I’m interested in energy consumption. How can we measure that? It turns out
macOS comes with a nice command,
powermetrics, that can give you the
current power draw of the M-family SOCs down to the single components:
CPU, GPU and ANE2 (the inference co-processor). Unfortunately there is
no package power output (anymore), so I suppose RAM power is not included.
This handy little script writes out the timestamp and CPU power each second:
#!/bin/bash # log epoch and CPU power [mW] # (call with sudo) powermetrics --samplers cpu_power -i 1000 \ | grep --line-buffered "CPU Power" \ | while read A; do echo -n $(date +%s) " " echo $(echo $A | tr -c -d '0-9') done
So, without further ado, here’s the
make -j 1 step, pegging 1 normal (performance) core:
OK, this takes 97.4 seconds. The power usage is mostly constant between 5 and 6 W, in line with what was generally benchmarked by others.
Idle CPU power usage is something like 10-20 mW, so let’s ignore that and integrate to get the overall energy consumption3: 483 Ws (or Joule, if you wish).
Let’s use up to 4 performance cores now, with
make -j 4:
Power usage raises, time goes down to 32.1 seconds. Parallelism is not 100% efficient, due to some sequential step that also shows on the graph (linking, likely, or compilation of things in a dependency chain). So that’s 3.0 times faster for 4 times the cores. Interestingly, overall energy consumption is just a bit lower at 427 Ws vs 483 Ws. Basically the same.
But, bear with me: let’s run the compilation on the efficiency core. We can do this using the command:
taskpolicy -c background make -j 4
This “nices” the compilation so to make use of only the efficiency cores! Here we go:
If we compare the 4 core runs, that’s 186.8 s vs 32.1 or 5.8 times slower. However, the whole task costs as 58 Ws vs 427 Ws! So even though it took much longer, the power draw was so low that the job was completed with just 14% of the energy consumed by the previous run.
I wonder why efficiency cores are not yet available on servers? Electricity and cooling are major cost factors in data centers, while there’s huge amount of batch processing where cost is more important than speed.
Extrapolating these findings and ignoring all costs except CPU energy usage, it is as if I had the choice between paying 1 EUR to have a job complete in 1 minute or just 14 cents to have it completed in 6 minutes.

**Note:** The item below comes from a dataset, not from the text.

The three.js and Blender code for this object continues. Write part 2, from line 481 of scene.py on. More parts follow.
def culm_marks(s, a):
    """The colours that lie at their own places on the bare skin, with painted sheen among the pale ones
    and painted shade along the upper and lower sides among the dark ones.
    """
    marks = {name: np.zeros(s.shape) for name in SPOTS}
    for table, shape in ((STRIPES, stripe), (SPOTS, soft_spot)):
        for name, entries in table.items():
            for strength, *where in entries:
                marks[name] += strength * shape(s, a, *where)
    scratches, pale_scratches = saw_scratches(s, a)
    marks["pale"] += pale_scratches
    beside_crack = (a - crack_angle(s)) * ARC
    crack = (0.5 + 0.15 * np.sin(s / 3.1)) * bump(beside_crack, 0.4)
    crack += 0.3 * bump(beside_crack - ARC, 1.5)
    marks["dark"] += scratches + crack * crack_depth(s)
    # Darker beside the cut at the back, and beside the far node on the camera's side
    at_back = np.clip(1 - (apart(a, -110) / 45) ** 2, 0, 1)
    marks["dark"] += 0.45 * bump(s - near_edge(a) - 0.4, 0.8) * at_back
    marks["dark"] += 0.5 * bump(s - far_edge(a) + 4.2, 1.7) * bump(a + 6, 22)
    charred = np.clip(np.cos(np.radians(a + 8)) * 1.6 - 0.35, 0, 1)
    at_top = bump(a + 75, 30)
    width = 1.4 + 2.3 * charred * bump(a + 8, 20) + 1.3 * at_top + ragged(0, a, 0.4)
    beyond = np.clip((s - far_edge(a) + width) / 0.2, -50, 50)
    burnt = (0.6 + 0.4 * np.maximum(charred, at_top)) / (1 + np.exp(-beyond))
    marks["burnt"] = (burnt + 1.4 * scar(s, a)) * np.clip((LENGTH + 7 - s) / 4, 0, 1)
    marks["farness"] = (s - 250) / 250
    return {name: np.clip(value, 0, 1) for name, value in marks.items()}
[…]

Usually we think about costs per minute, so translate this as paying 1 EUR per minute for 1 minute vs. paying a bit more than 2 cents per minute for 6 minutes. That would be a huge cost saving for batch processing!
Where are the server chips with efficiency cores in the clouds where I rent my VMs?
PS: if you’re curious,
make -j 10 takes 22.0 seconds, draws a maximum power
of 24.2 W and consumes 357 Ws.